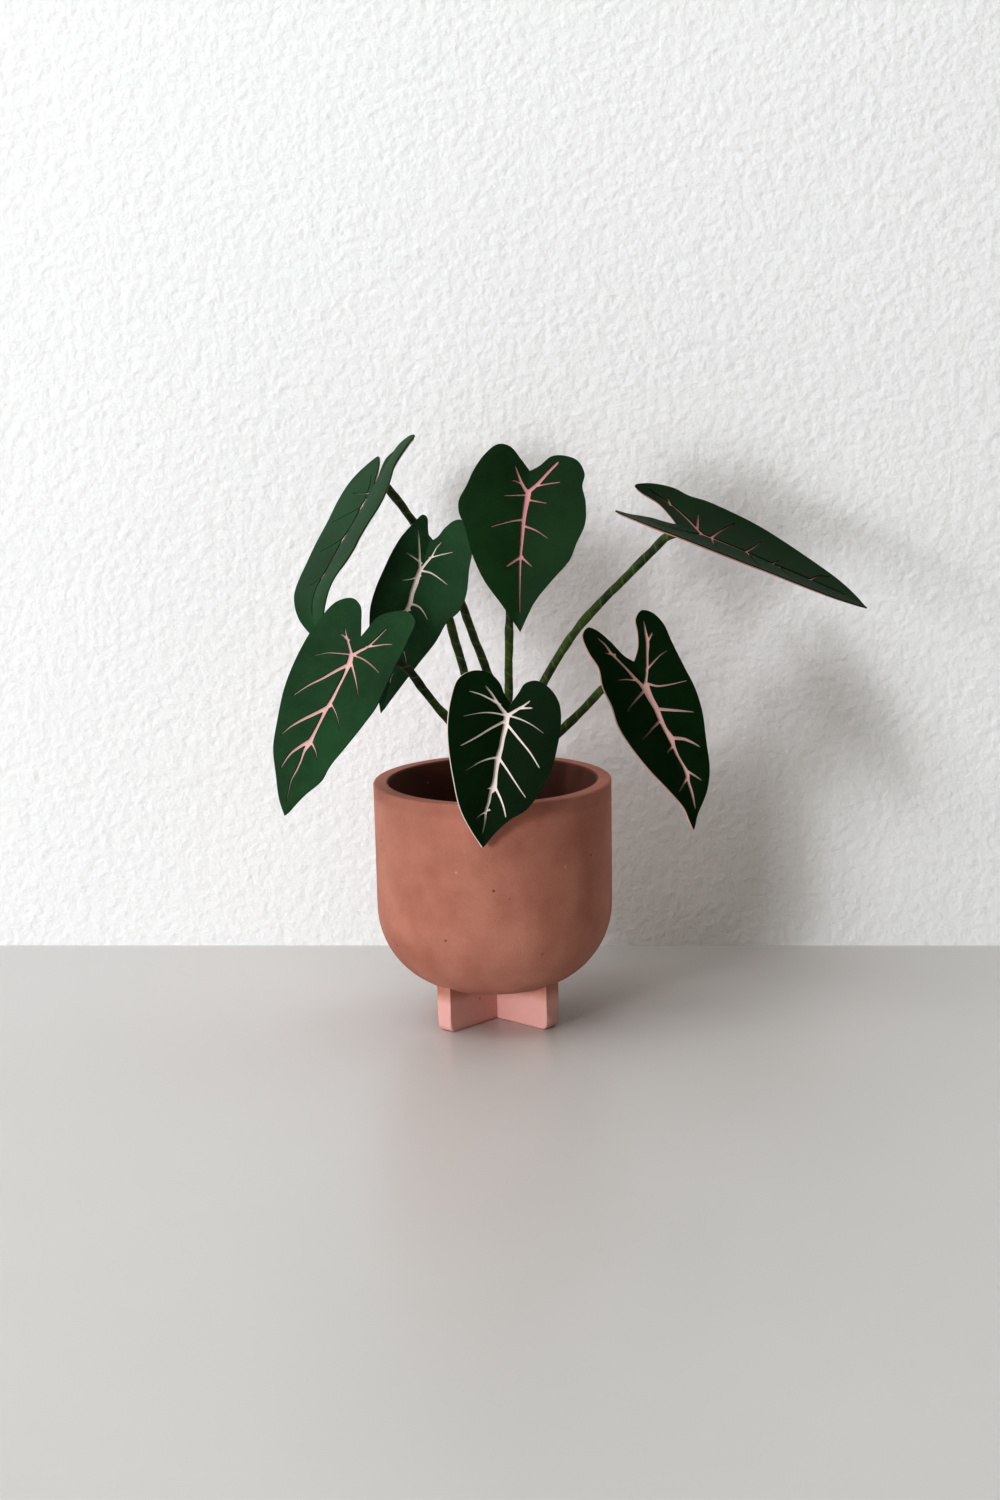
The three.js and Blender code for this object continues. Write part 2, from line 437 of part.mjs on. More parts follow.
// The stem stands in its hole, follows its route and hooks over behind the leaf, down the back of the midrib or,
// where it has an aside, beside it.
function stemGeometry(leaf) {
  const [x, y] = leaf.stem.hole;
  const seat = 2 * sheetThickness + sheetGap + stemGap + stemRadius;
  const behind = (s, away) => leafPoint(leaf, s, leaf.stem.aside ?? 0, seat + away);
  const crest = leaf.sinus[0] + stemRadius + 1.2;
  const points = [
    vec([x, y, holeFloor + clearance]),
    vec([x, y, fillTop - 4]),
    vec([x, y, fillTop + 3]),
    vec([x, y, fillTop + 10]),
    ...leaf.stem.route.map(vec),
  ];
  const seated = crest + hookRadius;
  if (leaf.stem.loops) points.push(behind(seated, 2 * hookRadius), behind(crest, 1.4 * hookRadius));
  points.push(behind(crest, 0.4 * hookRadius), behind(seated, 0), behind(seated + stemSeat, 0));
  const section = new THREE.Shape();
  for (let i = 0; i < stemSides; i++) {
    const angle = (2 * Math.PI * i) / stemSides;
    const place = [stemRadius * Math.cos(angle), stemRadius * Math.sin(angle)];
    if (i === 0) section.moveTo(...place);
    else section.lineTo(...place);
  }
  const extrudePath = new StemCurve(points, false, "centripetal");
  return new THREE.ExtrudeGeometry(section, { steps: 2 * (points.length - 1), extrudePath });
}

function bowlProfile() {
  const arcSteps = 7;
  const centre = [shoulderRadius - bottomCurve, bowlUnderside + bottomCurve];
  const profile = [[0, bowlUnderside]];
  for (let i = 0; i <= arcSteps; i++) {
    const angle = -Math.PI / 2 + (i / arcSteps) * (Math.PI / 2);
    profile.push([centre[0] + bottomCurve * Math.cos(angle), centre[1] + bottomCurve * Math.sin(angle)]);
  }
  profile.push([rimRadius, rimHeight - rimRounding]);
  profile.push([rimRadius - 0.3 * rimRounding, rimHeight - 0.3 * rimRounding]);
  profile.push([rimRadius - rimRounding, rimHeight]);
  profile.push([rimRadius - wallThickness + rimRounding, rimHeight]);
  profile.push([rimRadius - wallThickness + 0.3 * rimRounding, rimHeight - 0.3 * rimRounding]);
  profile.push([rimRadius - wallThickness, rimHeight - rimRounding]);
  return profile.concat(cavityProfile(0).reverse());
}

// The inside of the bowl from the axis up to where the straight wall starts, drawn in by an inset.
function cavityProfile(inset) {
  const arcSteps = 5;
  const radius = bottomCurve - wallThickness - inset;
  const centre = [shoulderRadius - bottomCurve, bowlUnderside + bottomCurve];
  const profile = [[0, centre[1] - radius]];
  for (let i = 0; i <= arcSteps; i++) {
    const angle = -Math.PI / 2 + (i / arcSteps) * (Math.PI / 2);
    profile.push([centre[0] + radius * Math.cos(angle), centre[1] + radius * Math.sin(angle)]);
  }
  return profile;
}

function turned(profile) {
  const points = profile.map(([r, z]) => new THREE.Vector2(r, z));
  return solid(new THREE.LatheGeometry(points, roundSteps).rotateX(Math.PI / 2));
}

// One bar of the cross foot, upright, with rounded lower corners and softened edges.
function footBar(turn) {
  const half = footReach - footEdge;
  const top = bowlUnderside + wallThickness / 2 + 5;
  const shape = new THREE.Shape();
  shape.moveTo(-half, top);
  shape.lineTo(-half, footEdge + footCorner);
  shape.quadraticCurveTo(-half, footEdge, -half + footCorner, footEdge);
  shape.lineTo(half - footCorner, footEdge);
  shape.quadraticCurveTo(half, footEdge, half, footEdge + footCorner);
  shape.lineTo(half, top);
  shape.closePath();
  const bar = new THREE.ExtrudeGeometry(shape, {
    depth: footThickness - 2 * footEdge,
    bevelThickness: footEdge,
    bevelSize: footEdge,
    bevelSegments: 2,
    curveSegments: 4,
  });
  bar.translate(0, 0, -footThickness / 2 + footEdge);
  bar.rotateX(Math.PI / 2);
  bar.rotateZ(turn);
  return solid(bar);
}

function potGeometry() {
  const hollow = turned([...cavityProfile(0), [rimRadius - wallThickness, rimHeight], [0, rimHeight]]);
  const foot = footBar(footTurn).add(footBar(footTurn + Math.PI / 2)).subtract(hollow);
  return geometryOf(turned(bowlProfile()).add(foot));
}

function fillGeometry() {
  const edge = cavityProfile(clearance);
  const wall = shoulderRadius - wallThickness - clearance;
  edge.push([wall, fillTop - 1], [wall - 2, fillTop]);
  edge.push([wall / 2, fillTop + 0.75 * fillCrown], [0, fillTop + fillCrown]);
  let fill = turned(edge);
  for (const { stem } of Object.values(leaves)) {
    const depth = fillTop + 2 * fillCrown - holeFloor;
    const hole = new THREE.CylinderGeometry(stemRadius + clearance, stemRadius + clearance, depth, 12);
    hole.rotateX(Math.PI / 2).translate(stem.hole[0], stem.hole[1], holeFloor + depth / 2);
    fill = fill.subtract(solid(hole));
  }
  return geometryOf(fill);
}

const materials = {
  pot: new THREE.MeshStandardMaterial({ color: 0xb0705c, roughness: 0.85, metalness: 0 }),
  fill: new THREE.MeshStandardMaterial({ color: 0x241a14, roughness: 0.95, metalness: 0 }),
  stem: new THREE.MeshStandardMaterial({ color: 0x4a5a24, roughness: 0.7, metalness: 0 }),
  green: new THREE.MeshStandardMaterial({ color: 0x2c5a3c, roughness: 0.75, metalness: 0 }),
  pink: new THREE.MeshStandardMaterial({ color: 0xdcc0bc, roughness: 0.8, metalness: 0 }),
};

function piece(name, geometry, material) {
  const mesh = new THREE.Mesh(geometry, material);
  mesh.name = name;
  return mesh;
}

const plant = new THREE.Group();
plant.add(piece("pot", potGeometry(), materials.pot));
plant.add(piece("soil_fill", fillGeometry(), materials.fill));
for (const [name, leaf] of Object.entries(leaves)) {
  const group = new THREE.Group();
  const backDepth = sheetThickness + sheetGap;
  const sheet = bentSheet(leaf, flatRegion(leaf, leaf.veins), 0, sheetThickness);
  const backing = bentSheet(leaf, flatRegion(leaf, []), backDepth, backDepth + sheetThickness);
  group.add(piece("leaf_" + name, sheet, materials.green));
  group.add(piece("backing_" + name, backing, materials.pink));
  group.add(piece("stem_" + name, stemGeometry(leaf), materials.stem));
  plant.add(group);
}

export default plant;
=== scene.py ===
# Dresses the paper philodendron: cut-paper leaves, wrapped stems, cast pot, crumbly fill, light and camera.
import math
import random

import bmesh
import bpy
from mathutils import Matrix, Vector, noise
from mathutils.geometry import delaunay_2d_cdt
from mathutils.kdtree import KDTree


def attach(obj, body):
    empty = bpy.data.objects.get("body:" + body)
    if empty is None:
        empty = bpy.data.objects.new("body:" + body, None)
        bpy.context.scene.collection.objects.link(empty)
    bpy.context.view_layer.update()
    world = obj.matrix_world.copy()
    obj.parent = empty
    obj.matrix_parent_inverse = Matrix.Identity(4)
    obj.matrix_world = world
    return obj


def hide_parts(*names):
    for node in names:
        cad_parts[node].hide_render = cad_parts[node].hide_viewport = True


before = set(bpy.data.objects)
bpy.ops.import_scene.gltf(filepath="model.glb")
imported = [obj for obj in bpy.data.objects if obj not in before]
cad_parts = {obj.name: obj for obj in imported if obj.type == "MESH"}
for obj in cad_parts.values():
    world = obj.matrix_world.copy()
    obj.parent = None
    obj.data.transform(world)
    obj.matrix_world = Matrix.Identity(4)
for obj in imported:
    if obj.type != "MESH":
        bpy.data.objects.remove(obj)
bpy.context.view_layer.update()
random.seed(11)
noise.seed_set(11)
mm = 0.001
print("frame loaded with", len(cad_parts), "nodes")


# A smooth centripetal curve through points, the same one as the solids are drawn with.
def smoothCurve(points, perSpan):
    points = [Vector(p) for p in points]
    points = [2 * points[0] - points[1]] + points + [2 * points[-1] - points[-2]]
    curve = []
    for i in range(1, len(points) - 2):
        a, b, c, d = points[i - 1:i + 3]
        before, span, after = [max((q - p).length ** 0.5, 1e-4) for p, q in ((a, b), (b, c), (c, d))]
        leave = ((b - a) / before - (c - a) / (before + span) + (c - b) / span) * span
        arrive = ((c - b) / span - (d - b) / (span + after) + (d - c) / after) * span
        for k in range(perSpan):
            u = k / perSpan
            curve.append(b * (2 * u ** 3 - 3 * u ** 2 + 1) + leave * (u ** 3 - 2 * u ** 2 + u)
                         + c * (3 * u ** 2 - 2 * u ** 3) + arrive * (u ** 3 - u ** 2))
    return curve + [points[-2]]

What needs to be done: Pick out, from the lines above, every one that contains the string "data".

Output for this exercise:
    empty = bpy.data.objects.get("body:" + body)
        empty = bpy.data.objects.new("body:" + body, None)
before = set(bpy.data.objects)
imported = [obj for obj in bpy.data.objects if obj not in before]
    obj.data.transform(world)
        bpy.data.objects.remove(obj)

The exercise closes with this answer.